While Punjabis have had a penchant for migrating to different parts of the world for long, in search of a good life. During the late 19th and early 20th century migration took place to California and Canada, a large number of Punjabis also went to Malaysia, Kenya during the British period. This trend continued post Independence, with large scale migration continuing, especially to UK, USA and Canada, from the Doaba belt. During the phase of militancy a large number of families from Majha (the border belt consisting of Amritsar and Gurdaspur districts) sought asylum in the Western world, especially UK, Canada, US, Sweden and Germany. The current trend of Punjabi youth fleeing to foreign lands is very different. Innocent youth are selling of their properties and paying large sums of money to travel agents who make false promises to these youth. There are no precise figures. While a report by the UNODC estimates that over 20,000 Punjabi youth migrate using ‘illegal/irregular’ methods. Another 2013 study ‘Irregular immigration from India to the EU: Evidence from the Punjab’ authored by Viresh Kumar Bhawra and Published by the European University Institutes argues that the actual figure is closer to 1,800.

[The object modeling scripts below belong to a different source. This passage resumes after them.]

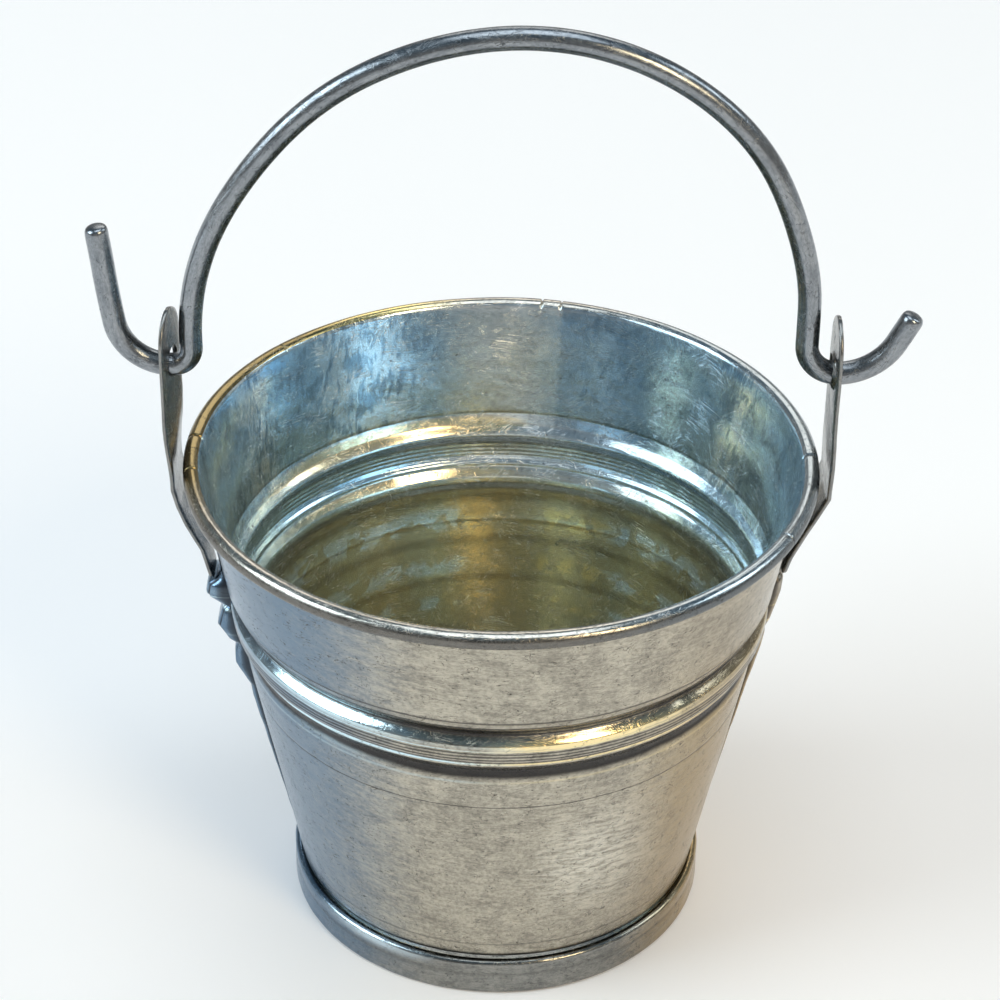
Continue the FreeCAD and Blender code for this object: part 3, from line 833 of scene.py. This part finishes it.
# ---- floor, light and camera ------------------------------------------------
pale = Finish(bpy.data.materials.new("pale_floor"))
ray = pale.add("LightPath", output="Is Camera Ray")
glossy = pale.add("LightPath", output="Is Glossy Ray")
through = pale.add("LightPath", output="Is Transmission Ray")
seen = pale.step(ray + glossy + through, 0.0, 1.0)
paint = pale.add("BsdfDiffuse", None, {"Color": tint(0.915, 0.885, 0.873)})
glow = pale.add("Emission", None, {"Color": tint(1, 1, 1), "Strength": seen * 0.11})
pale.add("OutputMaterial", None, {"Surface": pale.add("AddShader", None, {0: paint, 1: glow})})
bpy.ops.mesh.primitive_plane_add(size=6)
floor = bpy.context.object
floor.name = "floor"
floor.data.materials.append(pale.owner)

bpy.context.scene.world = bpy.data.worlds.new("studio")
sky = Finish(bpy.context.scene.world)
upwards = sky.part(sky.add("TexCoord", output="Generated"), "Z")
daylight = sky.add("ValToRGB", {"stops": [(0.0, tint(0.62, 0.60, 0.56)), (0.75, tint(0.20, 0.30, 0.38))]},
                   {0: upwards})
background = sky.add("Background", None, {"Color": daylight, "Strength": 0.6})
sky.add("OutputWorld", None, {"Surface": background})

aim = Vector((0, 0, 0.035))


def softbox(name, azimuth, elevation, distance, wide, tall, power, colour):
    """A soft light that looks at the pail; azimuth 0 is in front, 90 on the right."""
    lamp = bpy.data.lights.new(name, "AREA")
    lamp.shape = "RECTANGLE"
    lamp.size, lamp.size_y = wide, tall
    lamp.energy = power
    lamp.color = colour
    made = bpy.data.objects.new(name, lamp)
    bpy.context.scene.collection.objects.link(made)
    a, e = math.radians(azimuth), math.radians(elevation)
    back = Vector((math.sin(a) * math.cos(e), -math.cos(a) * math.cos(e), math.sin(e)))
    made.location = aim + back * distance
    made.rotation_mode = "QUATERNION"
    made.rotation_quaternion = back.to_track_quat("Z", "Y")
    return made


softbox("cool_window", -78, 33, 1.1, 0.7, 0.62, 7.0, (0.80, 0.93, 1.0))
softbox("warm_lamp", 38, 34, 1.0, 0.26, 0.4, 3.2, (1.0, 0.80, 0.50))
softbox("overhead", 10, 84, 1.2, 0.8, 0.8, 4.5, (0.86, 0.94, 1.0))
softbox("right_fill", 100, 38, 1.1, 0.35, 0.5, 1.8, (0.85, 0.95, 1.0))
softbox("back_fill", 175, 40, 1.2, 0.9, 0.5, 2.2, (1.0, 0.95, 0.88))

camera_data = bpy.data.cameras.new("camera")
camera_data.lens = 108.75
camera_data.sensor_width = 36
camera_data.shift_x = 0.0148
camera_data.shift_y = 0.0652
camera_data.clip_start, camera_data.clip_end = 0.01, 20
camera = bpy.data.objects.new("camera", camera_data)
bpy.context.scene.collection.objects.link(camera)
elevation = math.radians(34.64)
target = Vector((0, 0, 0.75 * rim_height * MM))
camera_distance = 10 * rim_radius * MM
camera.location = target + Vector((0, -math.cos(elevation), math.sin(elevation))) * camera_distance
look = (Matrix.Rotation(math.pi / 2 - elevation, 4, "X") @ Matrix.Rotation(math.radians(0.277), 4, "Y")
        @ Matrix.Rotation(math.radians(0.808), 4, "Z"))
camera.rotation_euler = look.to_euler()
bpy.context.scene.camera = camera
bpy.context.scene.view_settings.view_transform = "Standard"
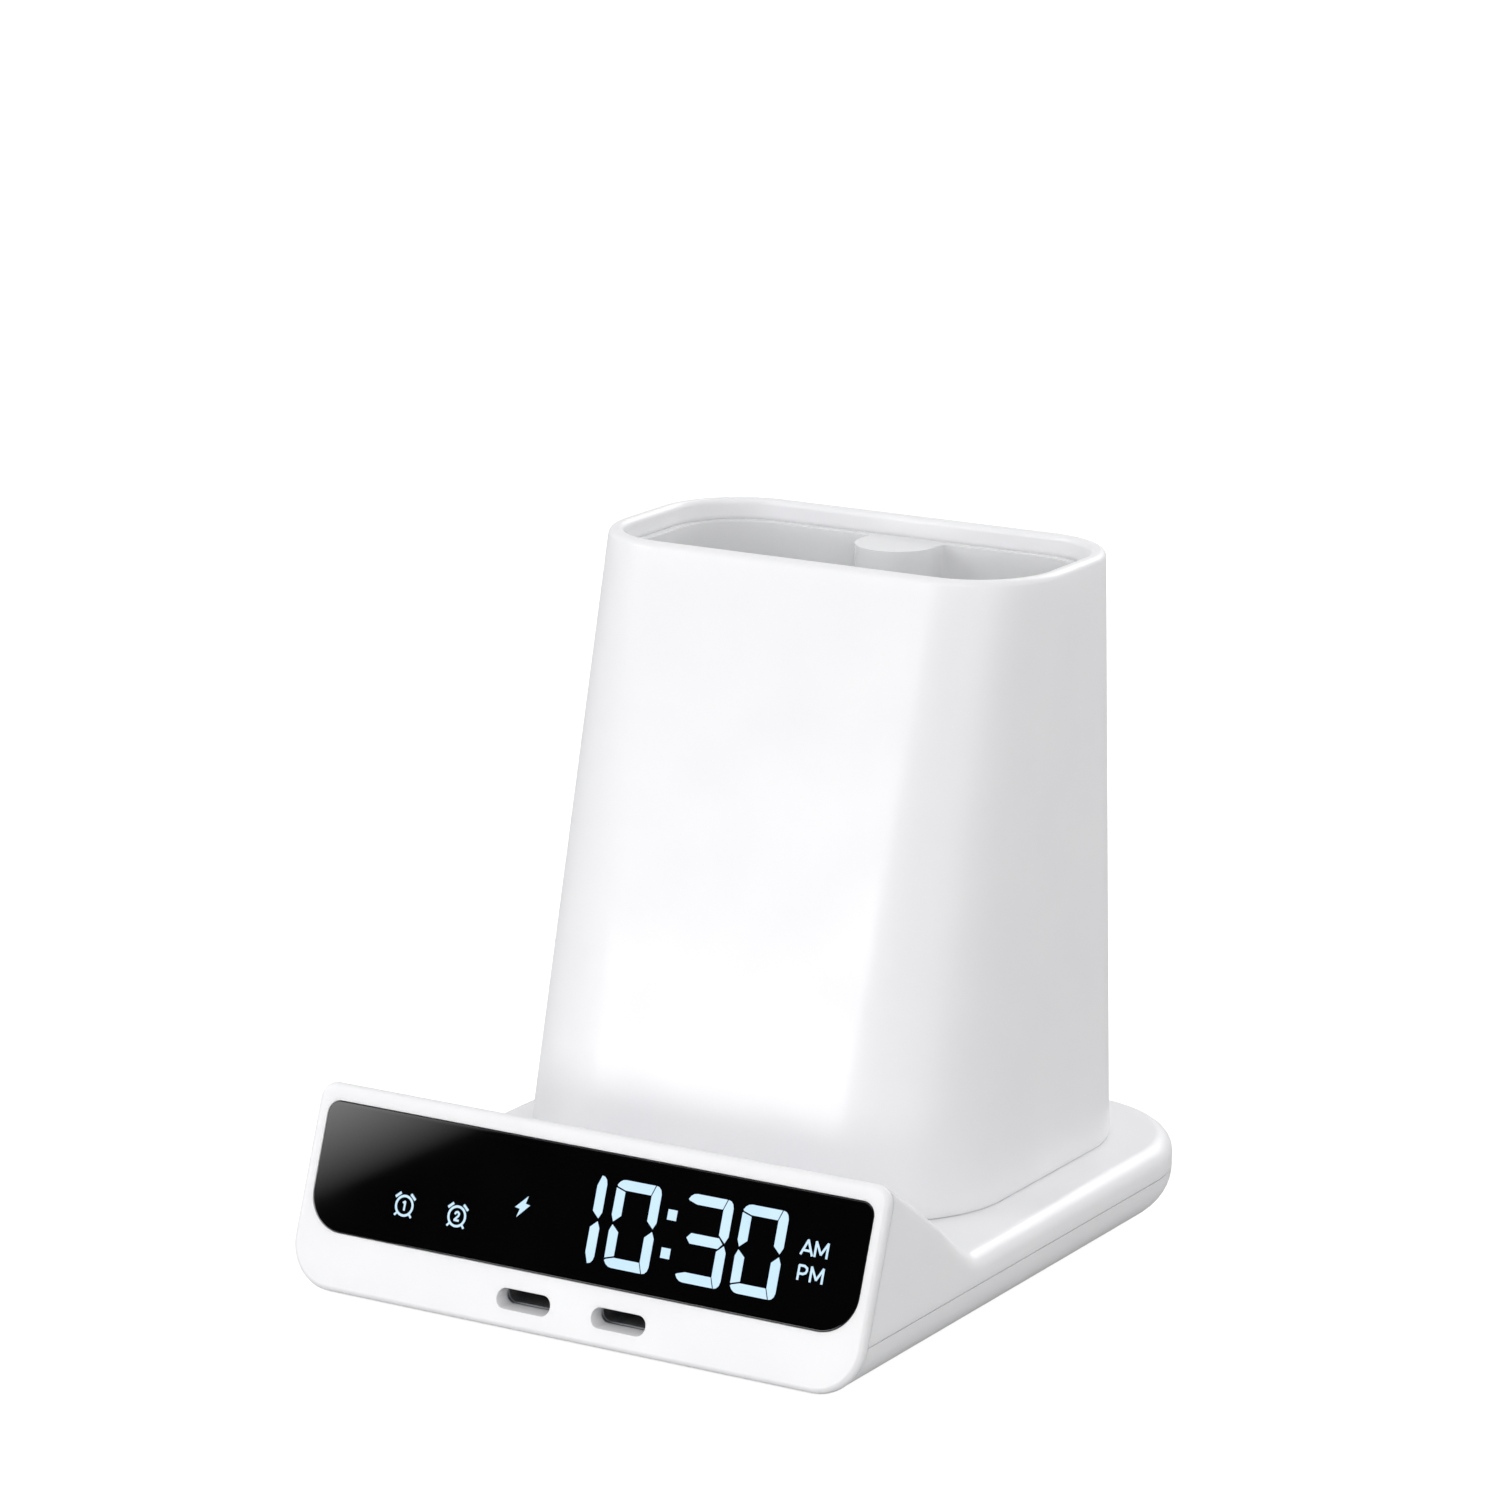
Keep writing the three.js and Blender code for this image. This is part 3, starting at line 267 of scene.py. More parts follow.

The Lok Bhalai Manch founded by Balwant Singh Ramoowalia, currently with the Shiromani Akali Dal, has been raising this issue of illegal immigration for nearly two decades. The Malta Boat tragedy in 1996 in which 170 Indian youth, out of which 88 were Punjabi, died after their ship drowned in the Meditteranean sea. These youth had planned to migrate to Greece. Due to the assiduous efforts of an NGO by the name of ‘Malta Boat Tragedy Boat Mission’, compensation to the families of these victims was granted nearly a decade after the tragedy. Yet, this has not deterred travel agents from luring Punjabi youth. Instances of youth being cheated continue. Punjabi youth were in fact lured to Iraq and worked in desolate conditions and were paid paltry salaries. These youth were able to return in 2011, due to the efforts of civil rights activists, the Ministry of Overseas Indian Affairs and the Indian Embassy in Iraq.

In 2010, The Human Smuggling Act was passed in the Punjab Assembly, the name of this act was later changed to Punjab Travel regulation act. While one of the main provisions of the act is that travel agents must have licences, few firms have actually applied for a licence. The act has also been considerably diluted with many travel agents of the state complaining that the provisions of the act are excessively severe on agents. It is not the youth or travel agents who are to blame, but also successive governments in Punjab. Firstly, the economy of the state is in shambles, and there are scarce opportunities for the youth. The level of education, too leaves much to be desired and youth of the state are not employable. A lot of parents are also vary of their children falling prey to drugs, which again is a serious issue afflicting the state.

Second, while other states, such as Kerala and Andhra Pradesh with high migration have set up ‘Migration Centres’, Punjab has not invested in this. On the other hand, large sums of money are pumped in to NRI Sabhas for attracting investments to the state. Another area where the government has miserably failed is launching a sustained campaign against illegal immigration, and cracking down on these agents. Action is taken against these travel agents, but it is sporadic. There is also not enough coordination between the Central and State government on this issue.
Finally, it would be appropriate to mention that the displays of pomp and show by Punjabi NRI’s during their visits to the state, remittances, palatial houses as well as ostentatious marriages influence Punjabi youth who believe that migration to foreign lands will help them in accomplishing their goals. It is imperative, that the state government takes the issue of illegal immigration and tries to come up with both the short term and long term solutions required for dealing with this problem. While the long term solution is creating more opportunities for the youth, and a higher standard of education. In the short term, a number of other steps can be taken: The first is cracking down on all these agents in Punjab, as well as greater coordination between different agencies of the state government.

Second, the government should start a campaign against illegal immigration not just in the media, but also by increasing awareness at the school level. It would also be a good idea to set up centres which provide skills which are in demand, and these vocational institutes along with the government and immigration consultants recognized by the government, can facilitate migration.

Finally, the study by Bhawra also makes an important recommendation that the MOIA appoints a nodal officer who looks after issues pertaining to illegal immigration. State governments like Punjab have already appointed police officers at the district level to deal with complaints, an officer at the Central level who can coordinate with state governments as well as Indian Embassies abroad will strengthen the campaign against this menace.

While other migration related issues get a lot of media space, the issue of illegal migration from Punjab has been neglected for long. It is time that both the state government as well as national government paid attention to this issue.